→ TASK GOAL
Below are some records. Copy every line in them that holds "joints".

Collected data entries:
★ ★ ★ ★ ★ ★ ★
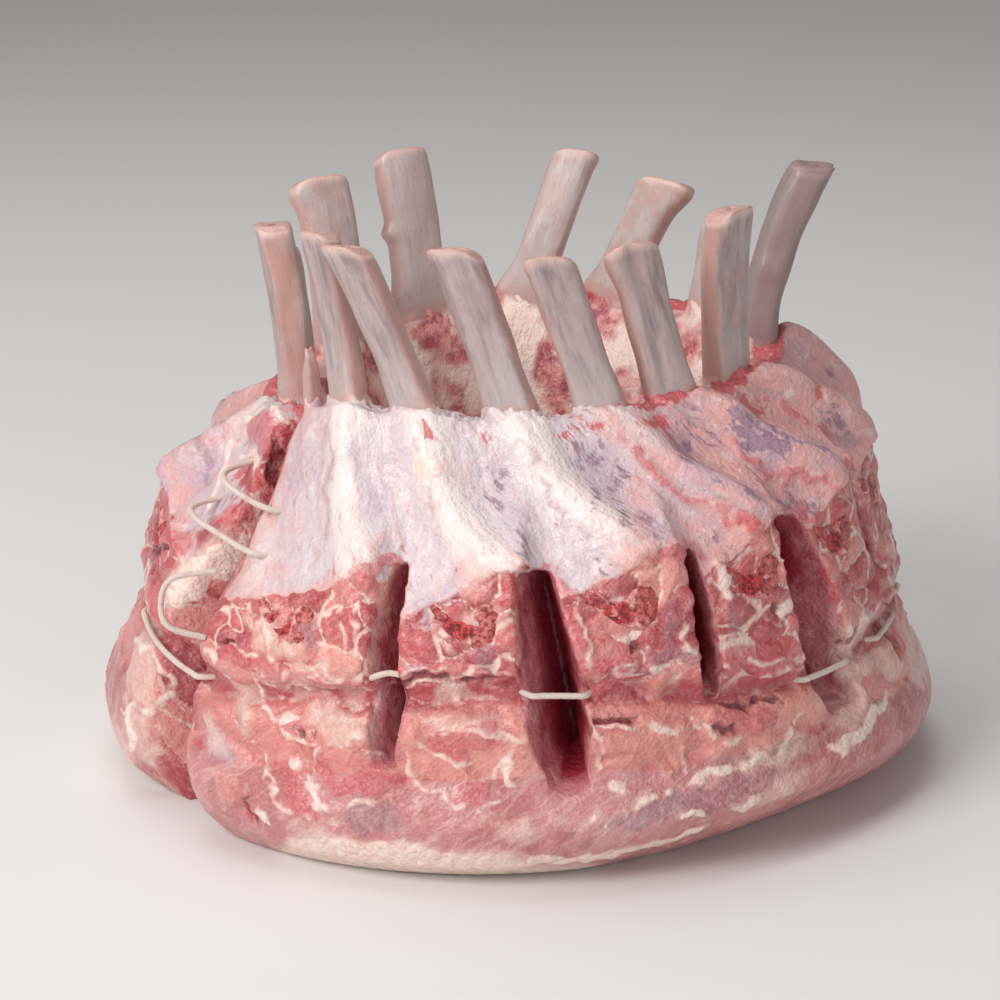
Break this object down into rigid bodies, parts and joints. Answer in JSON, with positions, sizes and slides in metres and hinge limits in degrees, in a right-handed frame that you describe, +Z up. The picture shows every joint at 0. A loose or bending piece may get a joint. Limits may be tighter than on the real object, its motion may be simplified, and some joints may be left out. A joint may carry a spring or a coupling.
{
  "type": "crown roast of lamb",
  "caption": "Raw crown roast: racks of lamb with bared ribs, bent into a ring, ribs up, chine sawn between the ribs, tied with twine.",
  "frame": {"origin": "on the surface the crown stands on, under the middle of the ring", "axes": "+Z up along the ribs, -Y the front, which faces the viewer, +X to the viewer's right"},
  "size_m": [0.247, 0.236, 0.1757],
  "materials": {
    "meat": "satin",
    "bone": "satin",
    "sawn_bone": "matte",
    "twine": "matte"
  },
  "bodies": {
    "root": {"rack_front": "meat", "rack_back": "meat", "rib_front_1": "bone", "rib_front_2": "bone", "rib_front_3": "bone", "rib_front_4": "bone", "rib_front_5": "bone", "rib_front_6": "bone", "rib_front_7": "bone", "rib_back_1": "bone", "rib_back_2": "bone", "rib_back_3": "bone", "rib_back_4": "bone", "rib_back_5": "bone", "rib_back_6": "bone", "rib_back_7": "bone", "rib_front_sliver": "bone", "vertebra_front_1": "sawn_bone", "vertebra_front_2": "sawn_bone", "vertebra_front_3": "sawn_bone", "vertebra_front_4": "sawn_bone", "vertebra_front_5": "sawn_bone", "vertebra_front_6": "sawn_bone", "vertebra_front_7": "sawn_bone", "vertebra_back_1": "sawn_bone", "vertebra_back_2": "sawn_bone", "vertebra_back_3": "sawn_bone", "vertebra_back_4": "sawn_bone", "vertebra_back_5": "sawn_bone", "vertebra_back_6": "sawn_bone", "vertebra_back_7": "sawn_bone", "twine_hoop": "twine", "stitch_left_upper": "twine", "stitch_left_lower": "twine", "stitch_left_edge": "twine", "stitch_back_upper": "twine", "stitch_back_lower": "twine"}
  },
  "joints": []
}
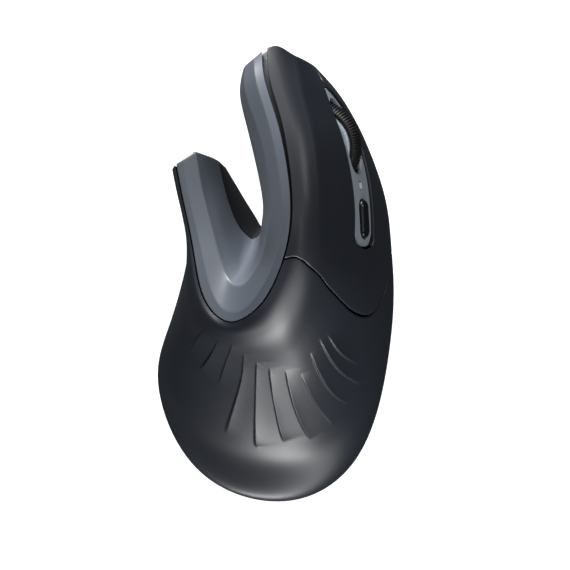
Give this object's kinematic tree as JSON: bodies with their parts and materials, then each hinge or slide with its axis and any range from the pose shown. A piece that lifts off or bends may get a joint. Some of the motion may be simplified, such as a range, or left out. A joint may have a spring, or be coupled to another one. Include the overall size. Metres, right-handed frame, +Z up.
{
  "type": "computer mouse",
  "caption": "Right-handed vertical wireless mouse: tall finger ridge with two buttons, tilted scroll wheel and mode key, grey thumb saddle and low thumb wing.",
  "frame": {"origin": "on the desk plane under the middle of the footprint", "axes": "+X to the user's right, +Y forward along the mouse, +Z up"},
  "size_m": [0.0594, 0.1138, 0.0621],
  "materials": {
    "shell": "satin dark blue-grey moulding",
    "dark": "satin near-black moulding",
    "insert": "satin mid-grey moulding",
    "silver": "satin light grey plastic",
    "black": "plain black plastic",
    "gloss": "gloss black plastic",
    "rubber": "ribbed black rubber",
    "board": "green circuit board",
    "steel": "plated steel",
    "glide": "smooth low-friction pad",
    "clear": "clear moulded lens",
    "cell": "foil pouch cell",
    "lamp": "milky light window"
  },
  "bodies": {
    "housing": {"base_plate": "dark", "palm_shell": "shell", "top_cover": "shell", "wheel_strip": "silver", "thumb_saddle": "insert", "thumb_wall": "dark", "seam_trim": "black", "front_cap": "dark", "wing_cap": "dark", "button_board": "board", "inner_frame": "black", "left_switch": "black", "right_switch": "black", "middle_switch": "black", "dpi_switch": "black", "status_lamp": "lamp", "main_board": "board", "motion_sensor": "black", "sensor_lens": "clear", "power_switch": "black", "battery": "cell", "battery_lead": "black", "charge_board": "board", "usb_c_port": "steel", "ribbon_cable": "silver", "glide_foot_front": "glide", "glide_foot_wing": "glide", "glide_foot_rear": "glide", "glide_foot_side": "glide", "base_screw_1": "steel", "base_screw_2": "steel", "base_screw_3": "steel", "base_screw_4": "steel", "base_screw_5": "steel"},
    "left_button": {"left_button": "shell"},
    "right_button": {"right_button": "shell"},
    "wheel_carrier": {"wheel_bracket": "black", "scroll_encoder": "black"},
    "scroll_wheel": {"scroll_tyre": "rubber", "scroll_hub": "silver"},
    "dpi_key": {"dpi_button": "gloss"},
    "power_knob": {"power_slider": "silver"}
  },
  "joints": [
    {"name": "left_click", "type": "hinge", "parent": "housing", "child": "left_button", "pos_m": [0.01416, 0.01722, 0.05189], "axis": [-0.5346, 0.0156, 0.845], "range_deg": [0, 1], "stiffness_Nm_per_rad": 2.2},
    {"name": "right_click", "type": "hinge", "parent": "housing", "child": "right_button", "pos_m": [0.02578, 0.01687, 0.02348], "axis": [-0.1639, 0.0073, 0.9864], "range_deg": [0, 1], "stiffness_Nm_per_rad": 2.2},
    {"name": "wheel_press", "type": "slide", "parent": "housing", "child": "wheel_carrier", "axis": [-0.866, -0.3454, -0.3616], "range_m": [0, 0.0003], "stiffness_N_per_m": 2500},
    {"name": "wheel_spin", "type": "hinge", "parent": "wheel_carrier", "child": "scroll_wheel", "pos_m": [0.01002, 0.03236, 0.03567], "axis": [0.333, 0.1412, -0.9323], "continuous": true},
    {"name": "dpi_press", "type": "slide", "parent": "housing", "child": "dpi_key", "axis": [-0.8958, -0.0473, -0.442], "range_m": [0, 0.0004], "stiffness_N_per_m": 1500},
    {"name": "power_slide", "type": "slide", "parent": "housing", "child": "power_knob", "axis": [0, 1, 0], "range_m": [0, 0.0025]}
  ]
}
★ ★ ★ ★ ★ ★ ★
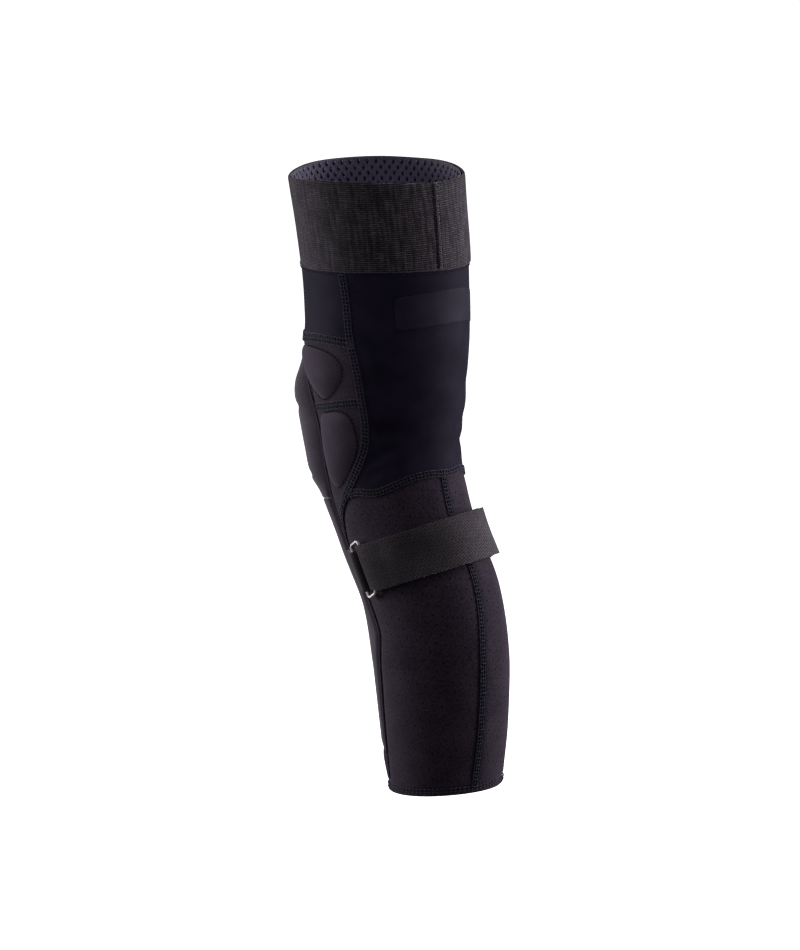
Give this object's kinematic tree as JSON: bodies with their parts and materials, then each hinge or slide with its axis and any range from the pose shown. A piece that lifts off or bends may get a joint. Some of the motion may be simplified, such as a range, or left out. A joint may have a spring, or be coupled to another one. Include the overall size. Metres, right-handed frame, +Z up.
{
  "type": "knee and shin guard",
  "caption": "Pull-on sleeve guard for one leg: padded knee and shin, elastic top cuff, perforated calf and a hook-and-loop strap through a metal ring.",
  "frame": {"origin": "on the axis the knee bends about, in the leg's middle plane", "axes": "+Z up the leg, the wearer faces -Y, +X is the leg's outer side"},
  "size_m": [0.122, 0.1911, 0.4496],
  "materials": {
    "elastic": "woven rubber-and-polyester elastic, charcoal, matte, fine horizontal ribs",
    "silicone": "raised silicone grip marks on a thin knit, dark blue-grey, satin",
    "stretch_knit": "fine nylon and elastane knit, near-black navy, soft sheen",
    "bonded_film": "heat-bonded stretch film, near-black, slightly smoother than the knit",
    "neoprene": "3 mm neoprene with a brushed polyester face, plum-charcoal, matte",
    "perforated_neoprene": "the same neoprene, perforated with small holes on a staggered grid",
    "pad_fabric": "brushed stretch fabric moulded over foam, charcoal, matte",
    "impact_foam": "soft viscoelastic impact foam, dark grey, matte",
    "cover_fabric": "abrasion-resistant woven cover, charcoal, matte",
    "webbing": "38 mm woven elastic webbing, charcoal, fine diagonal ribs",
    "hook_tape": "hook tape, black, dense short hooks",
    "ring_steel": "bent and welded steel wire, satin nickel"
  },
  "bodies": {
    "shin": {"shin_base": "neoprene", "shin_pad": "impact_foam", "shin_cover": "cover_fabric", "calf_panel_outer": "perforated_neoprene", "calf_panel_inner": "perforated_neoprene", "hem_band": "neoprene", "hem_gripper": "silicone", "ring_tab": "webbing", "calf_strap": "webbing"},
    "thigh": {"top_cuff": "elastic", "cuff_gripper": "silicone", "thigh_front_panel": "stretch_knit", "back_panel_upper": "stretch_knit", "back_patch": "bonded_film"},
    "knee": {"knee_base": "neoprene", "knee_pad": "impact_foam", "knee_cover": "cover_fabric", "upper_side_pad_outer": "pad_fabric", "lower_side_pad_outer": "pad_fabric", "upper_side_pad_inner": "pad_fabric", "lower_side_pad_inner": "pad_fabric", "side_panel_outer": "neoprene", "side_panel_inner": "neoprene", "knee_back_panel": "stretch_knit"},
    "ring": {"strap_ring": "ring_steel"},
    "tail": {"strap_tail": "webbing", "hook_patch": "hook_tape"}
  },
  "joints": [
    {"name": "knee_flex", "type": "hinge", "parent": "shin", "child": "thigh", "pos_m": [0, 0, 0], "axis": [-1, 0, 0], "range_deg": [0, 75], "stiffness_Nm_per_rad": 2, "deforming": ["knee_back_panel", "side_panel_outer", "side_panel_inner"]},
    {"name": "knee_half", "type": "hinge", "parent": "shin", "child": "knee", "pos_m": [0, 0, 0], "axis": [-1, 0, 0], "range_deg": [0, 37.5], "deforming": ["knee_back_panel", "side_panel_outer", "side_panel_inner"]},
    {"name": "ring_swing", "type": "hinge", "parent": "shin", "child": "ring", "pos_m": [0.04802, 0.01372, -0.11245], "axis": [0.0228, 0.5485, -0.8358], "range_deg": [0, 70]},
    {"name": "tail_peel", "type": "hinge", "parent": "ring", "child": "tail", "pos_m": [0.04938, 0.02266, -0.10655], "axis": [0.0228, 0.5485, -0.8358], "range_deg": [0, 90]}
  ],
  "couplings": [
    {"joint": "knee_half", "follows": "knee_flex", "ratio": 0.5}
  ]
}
★ ★ ★ ★ ★ ★ ★
→ RESULT FOR THIS EXERCISE
Break this object down into rigid bodies, parts and joints. Answer in JSON, with positions, sizes and slides in metres and hinge limits in degrees, in a right-handed frame that you describe, +Z up. The picture shows every joint at 0. A loose or bending piece may get a joint. Limits may be tighter than on the real object, its motion may be simplified, and some joints may be left out. A joint may carry a spring or a coupling.
  "joints": []
  "joints": [
  "joints": [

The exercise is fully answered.